The diving off the coast of Lanzarote is unique, bizaare and full of surprises. The volcanic landscape offers walls, caves, caverns and swim throughs and although there's not much coral to see, the super clear waters and interesting marine life you will encounter more than makes up for the lack of colours.
The main tourist areas are Playa Blanca, Puerto del Carmen and Costa Teguise and you will find a few dive centres dotted around these areas. The dive centres all have affilliations with the hotels so it's more than likely you'll see a guy from a centre in the swimming pool, offering a try dive. They will be able to book all your diving and it's great for a first go in a swimming so you can learn how to breath from a regulator before you try it in the open ocean. You can choose from shore dives or boat dives and there is something for every level of diver.
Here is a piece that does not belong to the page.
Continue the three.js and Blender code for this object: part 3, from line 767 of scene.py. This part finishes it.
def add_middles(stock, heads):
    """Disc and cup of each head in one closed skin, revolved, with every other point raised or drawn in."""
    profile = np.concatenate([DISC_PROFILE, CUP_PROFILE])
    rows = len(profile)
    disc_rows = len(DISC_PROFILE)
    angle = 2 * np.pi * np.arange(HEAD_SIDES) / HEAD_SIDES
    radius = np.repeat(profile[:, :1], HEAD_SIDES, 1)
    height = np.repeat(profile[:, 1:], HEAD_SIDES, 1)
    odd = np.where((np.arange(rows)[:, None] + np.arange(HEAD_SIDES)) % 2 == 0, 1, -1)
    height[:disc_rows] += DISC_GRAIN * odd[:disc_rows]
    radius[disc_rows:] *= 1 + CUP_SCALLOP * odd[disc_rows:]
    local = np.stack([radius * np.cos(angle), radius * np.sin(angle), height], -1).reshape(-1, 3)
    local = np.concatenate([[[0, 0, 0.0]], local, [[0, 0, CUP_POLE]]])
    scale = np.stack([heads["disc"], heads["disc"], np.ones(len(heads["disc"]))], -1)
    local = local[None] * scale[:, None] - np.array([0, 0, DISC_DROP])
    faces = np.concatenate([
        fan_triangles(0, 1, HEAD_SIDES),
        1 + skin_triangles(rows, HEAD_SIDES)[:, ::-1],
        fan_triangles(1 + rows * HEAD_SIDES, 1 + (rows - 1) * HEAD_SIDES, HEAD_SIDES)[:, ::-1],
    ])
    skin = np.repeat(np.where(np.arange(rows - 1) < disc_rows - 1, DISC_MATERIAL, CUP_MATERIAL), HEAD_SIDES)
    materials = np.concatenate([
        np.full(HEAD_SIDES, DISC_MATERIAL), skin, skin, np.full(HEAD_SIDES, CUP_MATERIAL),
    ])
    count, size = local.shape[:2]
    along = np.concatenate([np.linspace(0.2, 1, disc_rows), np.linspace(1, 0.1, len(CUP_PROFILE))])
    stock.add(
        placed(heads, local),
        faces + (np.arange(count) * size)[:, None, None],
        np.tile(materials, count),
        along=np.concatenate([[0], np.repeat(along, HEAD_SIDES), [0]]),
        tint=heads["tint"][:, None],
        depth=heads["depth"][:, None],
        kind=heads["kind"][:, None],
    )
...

Whether you like the big stuff or the small stuff, Lanzarote has something for you. See if you can spot the ellusive Angel Shark hiding in the sand or maybe a Star Gazer if you're lucky. There are huge sting rays, moray eels, barracuda and a huge, super friendly grouper off playa chica. You might find an octopus hiding in the rocks, a cuttlefish, turtle or seahorse are also common. Keep an eye out for Schools of Dorada, Stone Bass or Parrotfish. Schools of dolphins and pods of whales sometimes hang around the harbour of Puerto del Carmen and along the coast so you might see them on your boat trip out to the dive site.
A great place to start diving on Lanzarote is off Playa Chica in Puerto del Carmen. It's great for beginners but also drops off to 40 metres for advanced divers. There are a few dives you can do from here including a small wreck, swim throughs, a cave, wall and drift dive. It's a great site for night diving and macro lovers will have a ball here. A resident grouper call Felix usually comes over to say hi, looking for some food that the divers regularly give him. Certified divers can enjoy the sheer cliffs of Papagayo and beginners can check out Mala Cove for its diverse marine life and cool rocky outcrops to explore.
Also off the coast of PUerto del Carmen are some great advanced dives such as the Blue Hole, The House of Rays, Grouper Alley and the Cathdral. They all offer great caverns, caves and swim through and a large diversity of sea life. Wreck lovers can head to Old town Harbour Wrecks or for a very interesting dive try the Temple Hall wreck in Arrecife, which is a huge cargo ship that's half in the water and half out. For a special day trip, head to the island of Los Lobos that lies between Lanzarote and Fuerteventura.
There is so much to discover under the water in Lanzarote so jump in the clear, calm water and have a ball! Say hi to Felix for us.
(By Kelly Luckman)
Lanzarote is one of Spain's seven Canary Islands, located in the Atlantic Ocean 100 kilometres west of Africa and about 1,000 kilometres from mainland Spain. The island has been destroyed and reborn out of a series of volcanic eruptions which have created one of the most extraordinary landscapes on the planet. It's an island of bizarre beauty; few places on earth can offer so many extraordinary sights within such a small area.
International tourists flock to Lanzarote to enjoy the island's unique combination of spectacular volcanic caves and craters, wonderful beaches and year-round sunshine.
With an average year-round temperature of 22C, Lanzarote is a favourite escape for northern Europeans seeking winter sunshine. But this is an island which offers so much more than sunshine. In 1987 Lanzarote was declared one of the six universal models of sustainable development by the World Tourism Organization and in 1994 it was declared a Reserve of the Biosphere by UNESCO (the United Nations Educational, Scientific and Cultural Organisation).
Here you'll see sights which are not to be found on the popular Costas of the Spanish mainland - fertile agricultural fields amid eerie formations of petrified lava, beaches of black volcanic sand and vineyards growing in the very bowels of volcanic craters. This is an island where restaurants grill meat on volcano-powered barbecues!
The famous Cueva de los Verdes is a huge chasm within an eight-kilometre long volcanic lava tunnel formed by an eruption 5,000 years ago. This incredible cave system, which once provided refuge against pirates and slave traders, connects the Corona volcano with the sea.
Here you'll also find one of the island's top tourist spots - the Jameos del Agua which are a spectacular combination of natural and manmade architecture. Lanzarote's most famous son, the artist and sculptor Cesar Manrique, sympathetically created an extraordinary visitor attraction out of volcanic passages and underground grottoes. The centrepiece is a beautiful, azure lake inhabited by a rare species of blind, albino crab.
Lanzarote, which includes the small islands of La Graciosa, Alegranza, Montaña Clara, Roque del Este y del Oeste, is just 60 kilometres long and 20 kilometres at its widest point. Small it may be, but it boasts some of the world's greatest and strangest natural treasures.
Lanzarote offers fantastic diving with visibility of up to 30 meters, wrecks, caves, mild water temperatures and a rich marine life.